Unionists pushing Paisley Senior to quit as First Minister and DUP boss, clearly wanted him to mark the 10th anniversary of the Good Friday Agreement on 10 April by unveiling when he would formally retire from the top posts.
While the modernising wing in the DUP wanted the handover to be a bloodless coup, its supporters realised they needed to put additional pressure on Paisley senior to at least publicly announce he was quitting frontline politics.
Paisley is stepping down less than a year as First Minister, but will remain as North Antrim Westminster MP and North Antrim Assembly member – unless at almost 82 years old, his opponents want him out of politics completely.
His son, Ian Junior, had already resigned as Junior Minister in the power-sharing Executive amid a blaze of publicity about his political incomes.
He has been replaced by DUP deputy leader Peter Robinson loyalist Jeffrey Donaldson, the Lagan Valley MP.
Donaldson, a former Ulster Unionist, is viewed as a key negotiator is the inevitable merger between the DUP and Reg Empey’s Ulster Unionists in a post-Paisley unionist era.
However, Unionist sources predicted last night that whilst a new leadership, dubbed the Gang of Four, is believed to be ready to step in, this will and cannot happen until ‘unionism is rid of the Paisley dynasty’.
The well-placed sources said: ‘The DUP does not want the replacement of Paisley to become a civil war between the modernisers and the fundamentalists.’
According to the sources, the DUP’s dream team leadership would be current Stormont finance minister and deputy leader Peter Robinson as boss, with North Belfast MP and Assembly Enterprise, Trade and Investment Minister Nigel Dodds as DUP deputy.
Robinson is seen as a moderniser, while Dodds commands considerable fundamentalist grassroots support.
If the two wings of the DUP can reach a compromise on a post Paisley leadership without either splitting the party, or sparking a bitter internal feud, Donaldson will be in line to progress from Junior Minister to a full blown Executive ministry.
If a Robinson/Dodds accommodation cannot be reached, Donaldson is in a prime position to become DUP deputy leader, and ultimately leader when Robinson himself eventually retires.
While the religious fundamentalist wing of the DUP still has considerable clout within the party, it does not command the majority view.
If Robinson moves from finance to First Minister, it would leave the political door open for either East Derry MP Gregory Campbell, or more likely Donaldson to snatch his ministerial post.
In the rival Ulster Unionist camp, with the party fairly much at peace within itself for the first time in a decade, the focus will be on getting party boss Reg Empey and his deputy Danny Kennedy into Westminster.
The UUP only has one MP in the Commons, Sylvia Hermon in North Down, the wife of the former RUC chief constable Jack Hermon.
Kennedy is being heavily mooted as a runner against Upper Bann DUP MP David Simpson, while Empey has been suggested as a replacement for Hermon in North Down, or even going head to head with the DUP’s Gospel-singing cleric, Willie McCrea in South Antrim.

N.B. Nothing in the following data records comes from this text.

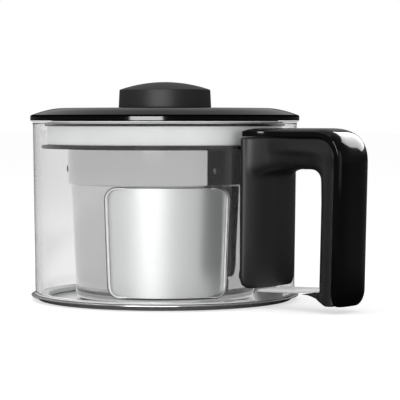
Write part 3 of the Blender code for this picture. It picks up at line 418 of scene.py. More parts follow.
@dataclass(frozen=True)
class CastSilicone:
    """Moulded silicone rubber, matt and slightly uneven.

    The surface drinks the light, so it shows broad soft tones and no sharp glint. A
    milky one lets some light glow through.
    """

    name: str
    colour: str
    roughness: float
    glow: float = 0.0

    def material(self) -> bpy.types.Material:
        """Build the rubber's material.

        Returns:
            The material, matt and slightly uneven.
        """
        material, tree, shader = open_material(self.name)
        base = srgb(self.colour)
        shader.inputs["IOR"].default_value = 1.41
        if self.glow > 0.0:
            shader.inputs["Subsurface Weight"].default_value = self.glow
            shader.inputs["Subsurface Radius"].default_value = (0.004, 0.004, 0.004)
            shader.inputs["Subsurface Scale"].default_value = 1.0
        place = add_node(tree, "ShaderNodeTexCoord")
        dust = add_node(
            tree, "ShaderNodeTexNoise", {"Scale": 900.0, "Detail": 4.0},
            {"Vector": place.outputs["Object"]},
        )
        darker = tuple(channel * 0.86 for channel in base[:3]) + (1.0,)
        tone = add_node(
            tree, "ShaderNodeMix", {6: darker, 7: base}, {0: dust.outputs[0]}, data_type="RGBA"
        )
        tree.links.new(tone.outputs[2], shader.inputs["Base Color"])
        rough = add_node(
            tree, "ShaderNodeMapRange", {3: self.roughness - 0.05, 4: self.roughness + 0.05},
            {0: dust.outputs[0]},
        )
        tree.links.new(rough.outputs[0], shader.inputs["Roughness"])
        bump = add_node(
            tree, "ShaderNodeBump", {"Strength": 0.3, "Distance": 0.00003},
            {"Height": dust.outputs[0]},
        )
        tree.links.new(bump.outputs[0], shader.inputs["Normal"])
        return material


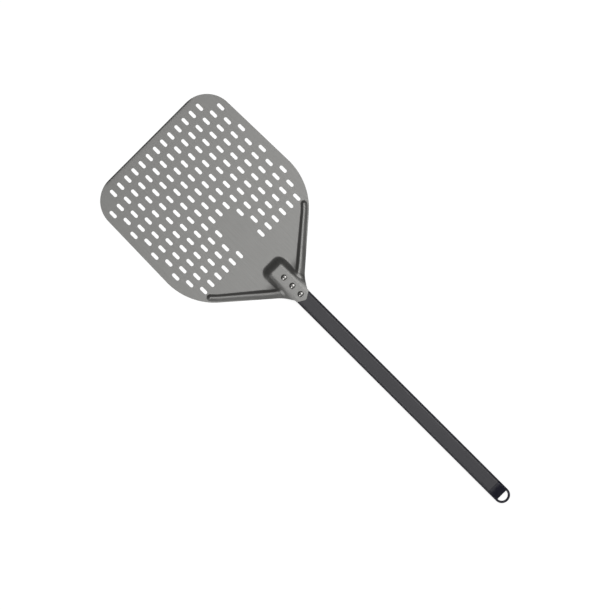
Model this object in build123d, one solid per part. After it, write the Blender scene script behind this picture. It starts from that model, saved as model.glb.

Unionist sources were adamant post-Paisley unionism would be lead by the Gang of Four – Robinson, Dodds, Empey and Kennedy – but the Gang’s leadership could only come to the fore once the Paisley dynasty of Ian Senior, his son and Ian Senior’s wife Eileen in the House of Lords has been politically eradicated.
Even though Paisley senior had lost his very effective right-hand man in son Ian Junior, unionist sources maintained the First Minister ‘would alone will decide when he goes’.

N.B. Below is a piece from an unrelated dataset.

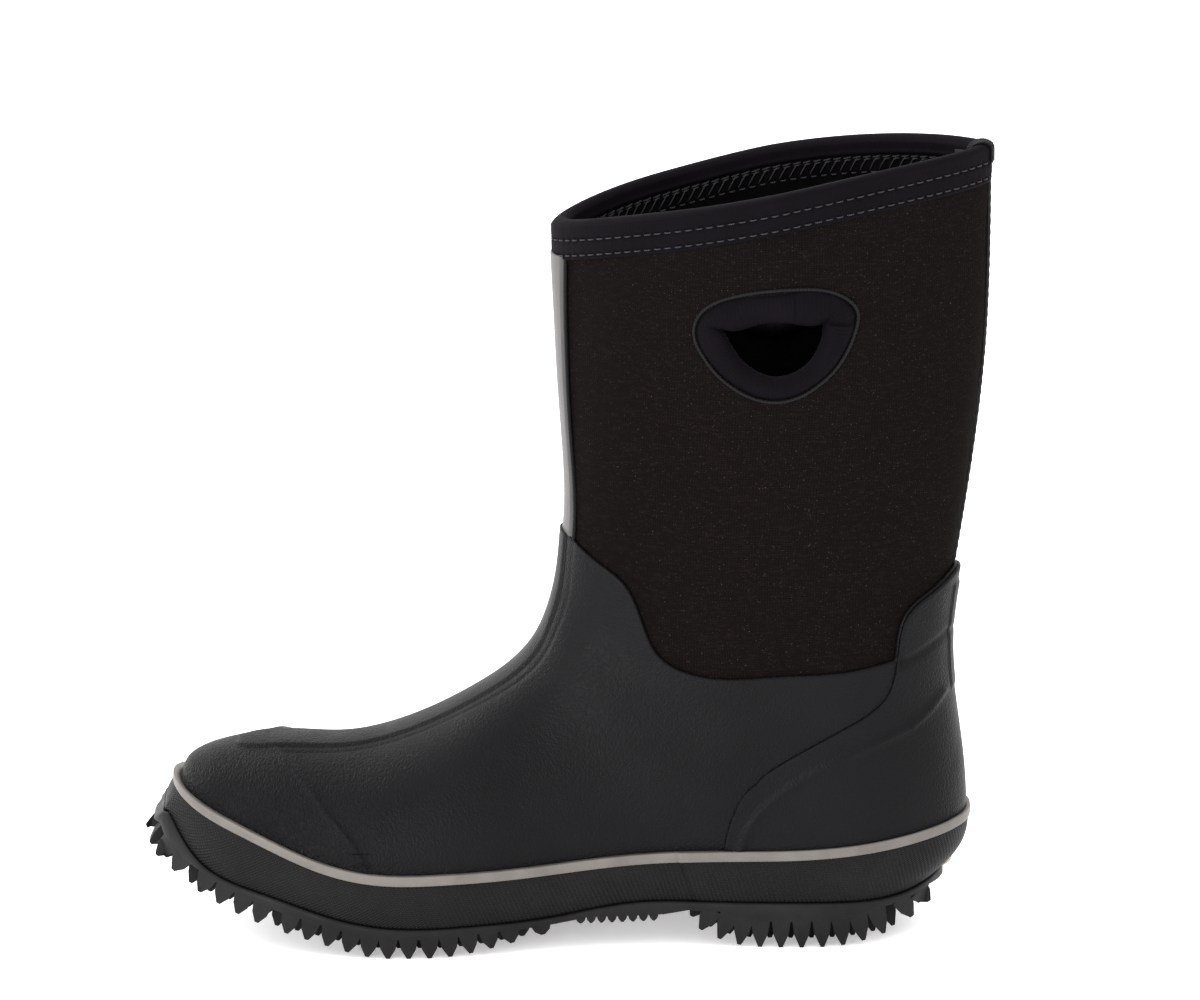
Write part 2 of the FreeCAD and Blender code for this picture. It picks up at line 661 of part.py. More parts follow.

However, the impact of the DUP’s defeat in the Dromore by-election and the perceived growth in support for Independent MEP Jim Allister’s anti power sharing and Right-wing Traditional Unionist Voice movement, has clearly accelerated the pace at which the Paisley dynasty crumbled.
The compromise has been that the Big Man quits the leadership and Stormont (First Minister and MLA), but stays on as North Antrim Westminster MP.
He’s been North Antrim MP since 1970, so you’ll know if his bowing out includes the North Antrim Westminster seat.
In January, Paisley senior was forced to quit as Moderator, or leader, of his Christian fundamentalist Free Presbyterian Church – a post he had held for more than half a century.
In spite of the pressure on Paisley Senior to retire, past history suggested the Big Man of Unionist politics would bounce back.
In 1970, he won both the Bannside Stormont seat and North Antrim Commons seat after being defeated the previous year in the Stormont General Election.
In 1977, he remained as DUP leader after the disastrous loyalist strike to protest at the security situation.
In 1998, when the referendum on the Good Friday Agreement delivered a resounding Yes vote across the North, he steered his ‘No’ Camp‚ DUP to becoming the lead voice for unionism by 2003.
In the early years of the new millennium, he overcame a ‘near death’s door’ health crisis to lead his party in capturing all but one of the unionist family’s Commons seats in the 2005 General Election.
However, as 2008 progressed, Paisley senior came under increasing pressure from within the DUP and the wider unionist family to use the 10th anniversary commemorations of the Belfast Agreement to announce a date for his formal retirement.